Rewriting $B(n+1/2,l+1)$ using factorials of integers

Question

I was trying to prove: $$ \mathrm{B}(n+\frac12,l+1)=2^{2l+1}l!\frac{(2n)!}{n!}\frac{(l+n)!}{(2l+2n+1)!} $$ where $n$ and $l$ are both positive integers and $\mathrm{B}$ is the beta function.

I tried: $$ \begin{aligned} \mathrm{B}(n+\frac12,l+1)&=\frac{\Gamma(n+1/2)\Gamma(l+1)}{\Gamma(n+l+3/2)} \\ &=l!\frac{\Gamma(1/2)\prod^n_{k=1}(k-1/2)}{\Gamma(1/2)\prod^{n+l+1}_{k=1}(k-1/2)} \\ &=l!\prod^{n+l+1}_{k=n+1}(k-\frac12)^{-1} \end{aligned} $$ but I don't know what to do next.

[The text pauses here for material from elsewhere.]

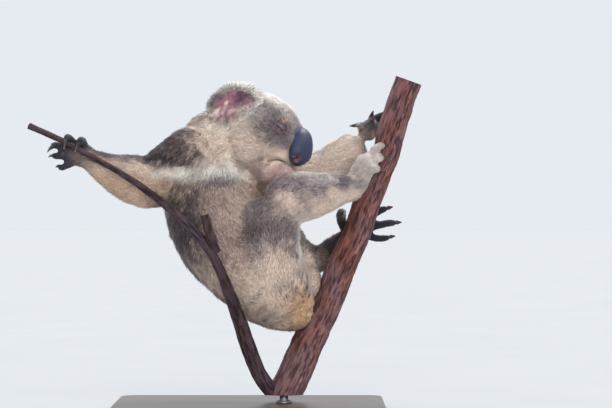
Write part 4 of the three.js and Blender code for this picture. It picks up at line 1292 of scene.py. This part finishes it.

Please correct me if I have made any stupid mistake.

Answer 1

HINT

Rewrite your expression as $$\prod_{k=n+1}^{n+l+1}\frac1{k-\frac12}=\prod_{k=n+1}^{n+l+1}\frac{2}{2k-1}$$ And then use the doubel factorial, or equivalently the fact that $$(2n-1)(2n-3)\cdots(3)(1)=\frac{(2n)(2n-1)\cdots(2)(1)}{2^n\cdot(n)(n-1)\cdots(2)(1)}$$ Suitable index considerations yield the result.

Answer 2

Starting from @mrtaurho's solution, using Pochhammer's symbols $$\prod_{k=n+1}^{n+l+1}\frac{2}{2k-1}=\frac{1}{\left(n+\frac{1}{2}\right)_{l+1}}$$ which can also write $$\frac{\Gamma \left(n+\frac{1}{2}\right)}{\Gamma \left(n+l+\frac{3}{2}\right)}$$